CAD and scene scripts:
====
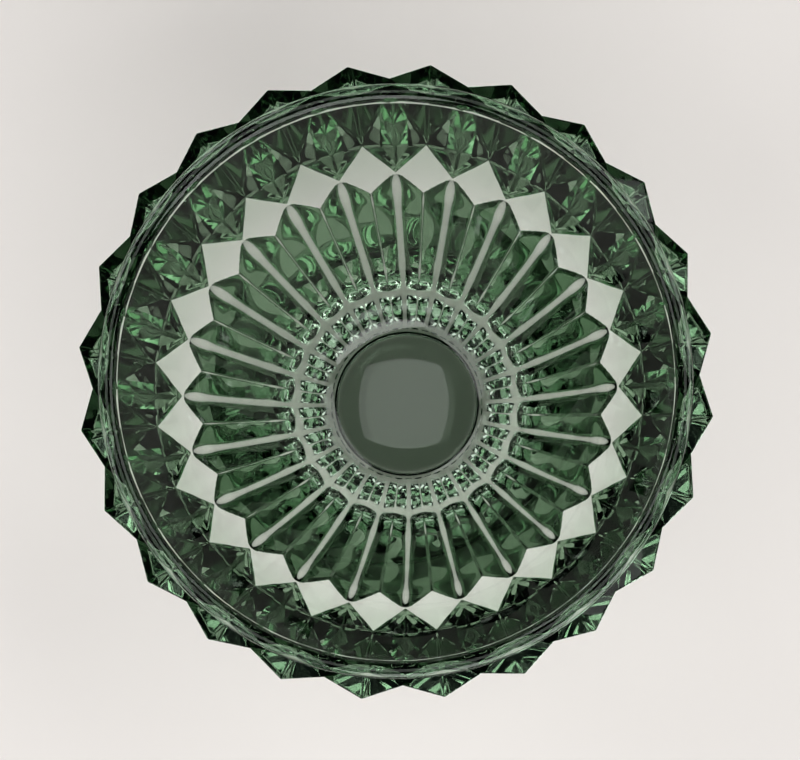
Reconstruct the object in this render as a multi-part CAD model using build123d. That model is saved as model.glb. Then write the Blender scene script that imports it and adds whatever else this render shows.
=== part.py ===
from build123d import *
import math
import os

os.makedirs("parts", exist_ok=True)

# Pressed-glass bell, standing mouth up on its flat foot.  Millimetres, +Z up, foot rests on z = 0.

# Overall
TIP_RADIUS = 90.0        # tips of the teeth, half the overall diameter
HEIGHT = 104.0           # floor to the crest of the lip
DIVISIONS = 24           # teeth, kites and flutes round the bell

# Lip
LIP_RADIUS = 81.0        # crest circle of the rounded lip
LIP_ROUND = 2.6          # radius of the lip bead

# Tooth and kite belt: depths are measured down from the lip crest
TIP_DEPTH = 3.4
VALLEY_RADIUS = 85.7     # between two teeth, level with their tips
KITE_TOP_RADIUS = 85.2   # outer point of each kite, below a tooth tip
KITE_TOP_DEPTH = 33.5
CORNER_RADIUS = 75.0     # side corners of the kites, below the valleys
CORNER_DEPTH = 38.5
KITE_REACH = 8.0         # how far a kite's flat runs in under the flutes

# Fluted wall: depth and radius of the ridges, and how deep the hollow of a flute is
FLUTE_DEPTHS = (30.0, 50.0, 64.0, 78.0, 89.0, 93.5)
RIDGE_RADII = (76.4, 71.2, 66.2, 59.8, 53.0, 50.0)
HOLLOWS = (4.4, 5.0, 5.0, 4.6, 4.2, 3.8)

# Shoulder below the flutes
SHOULDER_RADIUS = 48.0
SHOULDER_DEPTH = 93.0
SHOULDER_TOP_RADIUS = 44.0
SHOULDER_TOP_DEPTH = 87.0
SHOULDER_LEAVES_SEAT = (1, 0.25)     # direction of the curve in the section, outward then upward
SHOULDER_MEETS_TOP = (-0.6, 1)

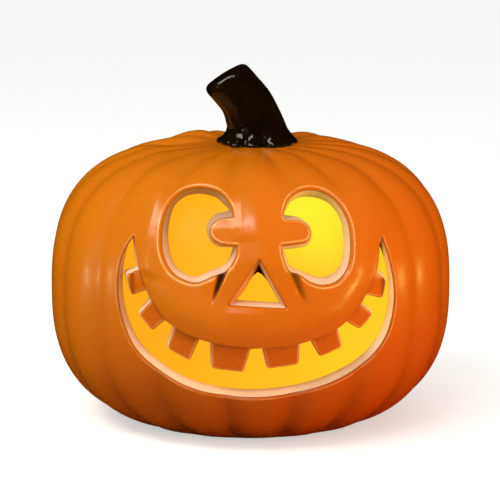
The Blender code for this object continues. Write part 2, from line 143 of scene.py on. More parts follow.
MOUTH_TIP_LEFT = ((-75.2, 122.0), (-76.0, 129.0))
MOUTH_UPPER_DRAFT = 0.6
# The muzzle's lower edge: (x, z) and how far down from it the surface is set back for the teeth
MUZZLE_EDGE = ((76.0, 134.5, 0.5), (73.5, 122.0, 4.5), (71.2, 111.0, 13.0), (60.4, 94.2, 14.8),
               (47.5, 80.8, 17.0), (24.0, 73.0, 19.5), (-3.0, 70.8, 20.5), (-34.0, 74.8, 20.0),
               (-56.0, 84.4, 17.0), (-69.0, 103.0, 13.5), (-74.6, 119.0, 9.5), (-76.0, 129.0, 2.0),
               (-76.8, 136.0, 0.3))
TEETH = (((73.2, 112.0), (78.6, 107.8), (76.6, 95.6), (66.0, 99.8)),
         ((62.4, 93.9), (70.4, 86.7), (61.9, 78.2), (52.9, 84.7)),
         ((47.1, 80.6), (50.6, 68.2), (36.5, 63.3), (30.3, 74.8)),
         ((23.5, 72.6), (23.4, 59.4), (4.1, 57.1), (0.8, 71.2)),
         ((-6.5, 70.4), (-10.6, 55.0), (-30.0, 57.1), (-30.4, 74.0)),
         ((-37.6, 75.8), (-43.5, 61.2), (-56.7, 68.1), (-52.4, 82.4)),
         ((-58.6, 86.1), (-66.2, 78.2), (-74.0, 87.4), (-66.6, 97.2)),
         ((-69.6, 104.0), (-78.2, 99.2), (-82.2, 111.8), (-74.0, 115.5)))
TOOTH_CORNER = 2.3
TOOTH_SETBACK = 3.4
MUZZLE_LIP = 0.8
MUZZLE_ROUNDING = 1.0

# The step from the muzzle back to the teeth: its width, the share of its run over which it fades
# in at both ends, the rows of mesh beside it, and the painted shade at its foot
STEP_WIDTH = 0.35
STEP_END_FADE = 0.02
STEP_LEAST_REACH = 0.1
STEP_ROWS = (-1.0, -STEP_WIDTH, 0.0, 0.2, 0.5, 1.0, 1.6, 2.4)
STEP_SHADE_PLACE = 0.3
STEP_SHADE_WIDTH = 0.9

# The rounded edge of each hole, the rows of mesh over it as shares of the rounding, and the thin
# line on it of worn pale paint with a painted highlight
EDGE_ROUNDING = {"left_eye": 1.7, "right_eye": 1.7, "nose": 1.5, "mouth": 0.95}
ROUNDING_ROWS = (0.134, 0.5, 0.78, 0.92, 1.06, 1.6)
RIM_PLACE = 0.92
RIM_WIDTH = 0.30
RIM_WEAR_AND_HIGHLIGHT = {"left_eye": 1.0, "right_eye": 0.85, "nose": 0.0, "mouth": 0.55}
RIM_OFF_CREASE = 2.0

# How dark the upper wall of each hole is made by painted shade, and how near a wall is to the nose's orange
# left side
WALL_DARKENING = {"left_eye": 0.85, "right_eye": 0.35, "nose": 0.0, "mouth": 0.0}
ORANGE_SIDE_REACH = 0.4

# The crease that runs down from each eye: (x, z) at the eye and at the tip, its depth at the eye,
# how it narrows and grows shallow, the rows of mesh across it, and how bright the painted highlight on each
# upper edge is
CREASES = (((-22.5, 121.0), (-30.5, 98.0)), ((18.6, 120.5), (28.6, 95.5)))
CREASE_DEPTHS = (6.2, 4.6)
CREASE_HALF_WIDTH = 3.8
CREASE_NARROWING = 0.7
CREASE_TAPER = 1.7
CREASE_ROWS = (0.0, -0.25, 0.25, -0.5, 0.5, -0.75, 0.75, -0.93, 0.93, -1.0, 1.0, -1.08, 1.08)
CREASE_EDGE_HIGHLIGHT = (1.0, 0.0)
CREASE_EDGE_WIDTH = 0.08

# Mesh fineness: the grids round the body, the window of them that the face's own mesh fills, and
# the spacing of its points and how far they keep from each edge
UNROLL_RADIUS = 125.0
UNROLL_REPEATS = 12
SIDEMOST = 0.99
COLUMNS = 360
ROWS = 110
INNER_COLUMNS = 120
INNER_ROWS = 44
TOP_ROWS = 75
INNER_TOP_ROWS = 22
PATCH_TURN = 50.0
PATCH_TOP = 173.0
PATCH_BOTTOM = 24.0
FACE_SPACING = 1.4
FIELD_ROW_SHARE = 0.866
EDGE_SPACING = 0.8
LEAST_SPACING = 0.17
LEAST_SEGMENT = 0.15
ROW_CLEARANCE = 0.9
CREST_ROWS = (0.0, -0.4, 0.4, -1.2, 1.2)
BESIDE_TO_HOLE = 0.15
FIELD_TO_HOLE = 2.9
FIELD_TO_STEP = 3.0
FIELD_TO_CREASE = 4.4
FIELD_TO_CREST = 1.9
FIELD_TO_BORDER = 1.0
WALL_STEPS = (0.0, 0.05, 0.1, 0.15, 0.2, 0.35, 0.55, 0.75, 0.9, 1.0)
CURVE_STEPS = 8
CORNER_STEPS = 6
MITRE_LIMIT = 0.42
ON_THE_LOOP = 0.001
CROSSING_REACH = 16
LEAST_FACING = 0.6
SNAP = 1e-7
WELD = 0.004
NO_LENGTH = 1e-12
PARALLEL = 1e-9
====
- [Your goal]:
Repeat every line of the data, exactly and in full.

- [Exercise output]:
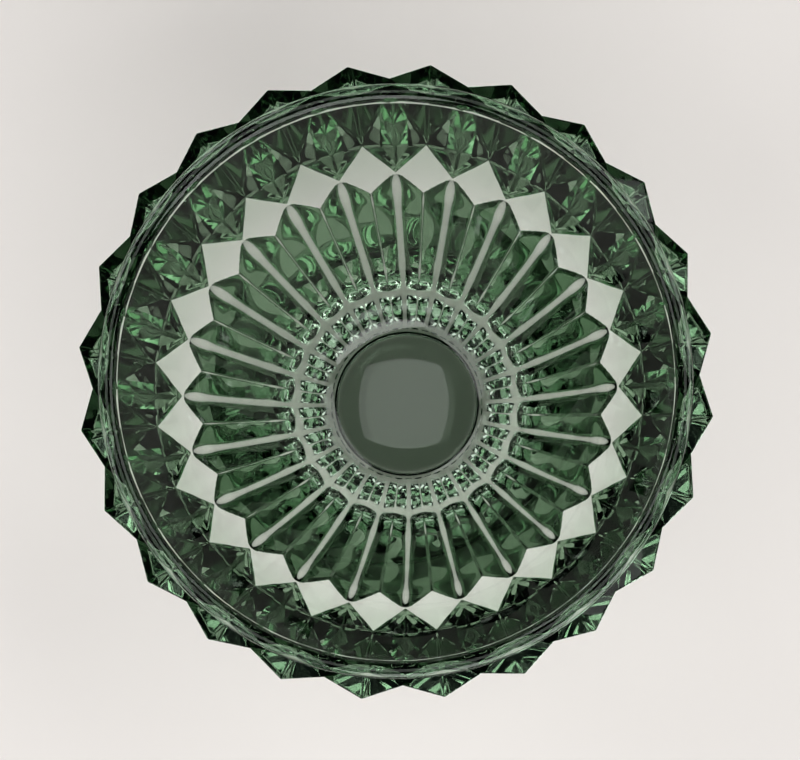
Reconstruct the object in this render as a multi-part CAD model using build123d. That model is saved as model.glb. Then write the Blender scene script that imports it and adds whatever else this render shows.
=== part.py ===
from build123d import *
import math
import os

os.makedirs("parts", exist_ok=True)

# Pressed-glass bell, standing mouth up on its flat foot.  Millimetres, +Z up, foot rests on z = 0.

# Overall
TIP_RADIUS = 90.0        # tips of the teeth, half the overall diameter
HEIGHT = 104.0           # floor to the crest of the lip
DIVISIONS = 24           # teeth, kites and flutes round the bell

# Lip
LIP_RADIUS = 81.0        # crest circle of the rounded lip
LIP_ROUND = 2.6          # radius of the lip bead

# Tooth and kite belt: depths are measured down from the lip crest
TIP_DEPTH = 3.4
VALLEY_RADIUS = 85.7     # between two teeth, level with their tips
KITE_TOP_RADIUS = 85.2   # outer point of each kite, below a tooth tip
KITE_TOP_DEPTH = 33.5
CORNER_RADIUS = 75.0     # side corners of the kites, below the valleys
CORNER_DEPTH = 38.5
KITE_REACH = 8.0         # how far a kite's flat runs in under the flutes

# Fluted wall: depth and radius of the ridges, and how deep the hollow of a flute is
FLUTE_DEPTHS = (30.0, 50.0, 64.0, 78.0, 89.0, 93.5)
RIDGE_RADII = (76.4, 71.2, 66.2, 59.8, 53.0, 50.0)
HOLLOWS = (4.4, 5.0, 5.0, 4.6, 4.2, 3.8)

# Shoulder below the flutes
SHOULDER_RADIUS = 48.0
SHOULDER_DEPTH = 93.0
SHOULDER_TOP_RADIUS = 44.0
SHOULDER_TOP_DEPTH = 87.0
SHOULDER_LEAVES_SEAT = (1, 0.25)     # direction of the curve in the section, outward then upward
SHOULDER_MEETS_TOP = (-0.6, 1)

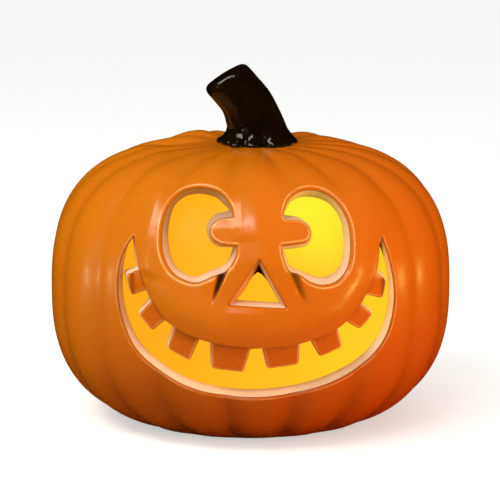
The Blender code for this object continues. Write part 2, from line 143 of scene.py on. More parts follow.
MOUTH_TIP_LEFT = ((-75.2, 122.0), (-76.0, 129.0))
MOUTH_UPPER_DRAFT = 0.6
# The muzzle's lower edge: (x, z) and how far down from it the surface is set back for the teeth
MUZZLE_EDGE = ((76.0, 134.5, 0.5), (73.5, 122.0, 4.5), (71.2, 111.0, 13.0), (60.4, 94.2, 14.8),
               (47.5, 80.8, 17.0), (24.0, 73.0, 19.5), (-3.0, 70.8, 20.5), (-34.0, 74.8, 20.0),
               (-56.0, 84.4, 17.0), (-69.0, 103.0, 13.5), (-74.6, 119.0, 9.5), (-76.0, 129.0, 2.0),
               (-76.8, 136.0, 0.3))
TEETH = (((73.2, 112.0), (78.6, 107.8), (76.6, 95.6), (66.0, 99.8)),
         ((62.4, 93.9), (70.4, 86.7), (61.9, 78.2), (52.9, 84.7)),
         ((47.1, 80.6), (50.6, 68.2), (36.5, 63.3), (30.3, 74.8)),
         ((23.5, 72.6), (23.4, 59.4), (4.1, 57.1), (0.8, 71.2)),
         ((-6.5, 70.4), (-10.6, 55.0), (-30.0, 57.1), (-30.4, 74.0)),
         ((-37.6, 75.8), (-43.5, 61.2), (-56.7, 68.1), (-52.4, 82.4)),
         ((-58.6, 86.1), (-66.2, 78.2), (-74.0, 87.4), (-66.6, 97.2)),
         ((-69.6, 104.0), (-78.2, 99.2), (-82.2, 111.8), (-74.0, 115.5)))
TOOTH_CORNER = 2.3
TOOTH_SETBACK = 3.4
MUZZLE_LIP = 0.8
MUZZLE_ROUNDING = 1.0

# The step from the muzzle back to the teeth: its width, the share of its run over which it fades
# in at both ends, the rows of mesh beside it, and the painted shade at its foot
STEP_WIDTH = 0.35
STEP_END_FADE = 0.02
STEP_LEAST_REACH = 0.1
STEP_ROWS = (-1.0, -STEP_WIDTH, 0.0, 0.2, 0.5, 1.0, 1.6, 2.4)
STEP_SHADE_PLACE = 0.3
STEP_SHADE_WIDTH = 0.9

# The rounded edge of each hole, the rows of mesh over it as shares of the rounding, and the thin
# line on it of worn pale paint with a painted highlight
EDGE_ROUNDING = {"left_eye": 1.7, "right_eye": 1.7, "nose": 1.5, "mouth": 0.95}
ROUNDING_ROWS = (0.134, 0.5, 0.78, 0.92, 1.06, 1.6)
RIM_PLACE = 0.92
RIM_WIDTH = 0.30
RIM_WEAR_AND_HIGHLIGHT = {"left_eye": 1.0, "right_eye": 0.85, "nose": 0.0, "mouth": 0.55}
RIM_OFF_CREASE = 2.0

# How dark the upper wall of each hole is made by painted shade, and how near a wall is to the nose's orange
# left side
WALL_DARKENING = {"left_eye": 0.85, "right_eye": 0.35, "nose": 0.0, "mouth": 0.0}
ORANGE_SIDE_REACH = 0.4

# The crease that runs down from each eye: (x, z) at the eye and at the tip, its depth at the eye,
# how it narrows and grows shallow, the rows of mesh across it, and how bright the painted highlight on each
# upper edge is
CREASES = (((-22.5, 121.0), (-30.5, 98.0)), ((18.6, 120.5), (28.6, 95.5)))
CREASE_DEPTHS = (6.2, 4.6)
CREASE_HALF_WIDTH = 3.8
CREASE_NARROWING = 0.7
CREASE_TAPER = 1.7
CREASE_ROWS = (0.0, -0.25, 0.25, -0.5, 0.5, -0.75, 0.75, -0.93, 0.93, -1.0, 1.0, -1.08, 1.08)
CREASE_EDGE_HIGHLIGHT = (1.0, 0.0)
CREASE_EDGE_WIDTH = 0.08

# Mesh fineness: the grids round the body, the window of them that the face's own mesh fills, and
# the spacing of its points and how far they keep from each edge
UNROLL_RADIUS = 125.0
UNROLL_REPEATS = 12
SIDEMOST = 0.99
COLUMNS = 360
ROWS = 110
INNER_COLUMNS = 120
INNER_ROWS = 44
TOP_ROWS = 75
INNER_TOP_ROWS = 22
PATCH_TURN = 50.0
PATCH_TOP = 173.0
PATCH_BOTTOM = 24.0
FACE_SPACING = 1.4
FIELD_ROW_SHARE = 0.866
EDGE_SPACING = 0.8
LEAST_SPACING = 0.17
LEAST_SEGMENT = 0.15
ROW_CLEARANCE = 0.9
CREST_ROWS = (0.0, -0.4, 0.4, -1.2, 1.2)
BESIDE_TO_HOLE = 0.15
FIELD_TO_HOLE = 2.9
FIELD_TO_STEP = 3.0
FIELD_TO_CREASE = 4.4
FIELD_TO_CREST = 1.9
FIELD_TO_BORDER = 1.0
WALL_STEPS = (0.0, 0.05, 0.1, 0.15, 0.2, 0.35, 0.55, 0.75, 0.9, 1.0)
CURVE_STEPS = 8
CORNER_STEPS = 6
MITRE_LIMIT = 0.42
ON_THE_LOOP = 0.001
CROSSING_REACH = 16
LEAST_FACING = 0.6
SNAP = 1e-7
WELD = 0.004
NO_LENGTH = 1e-12
PARALLEL = 1e-9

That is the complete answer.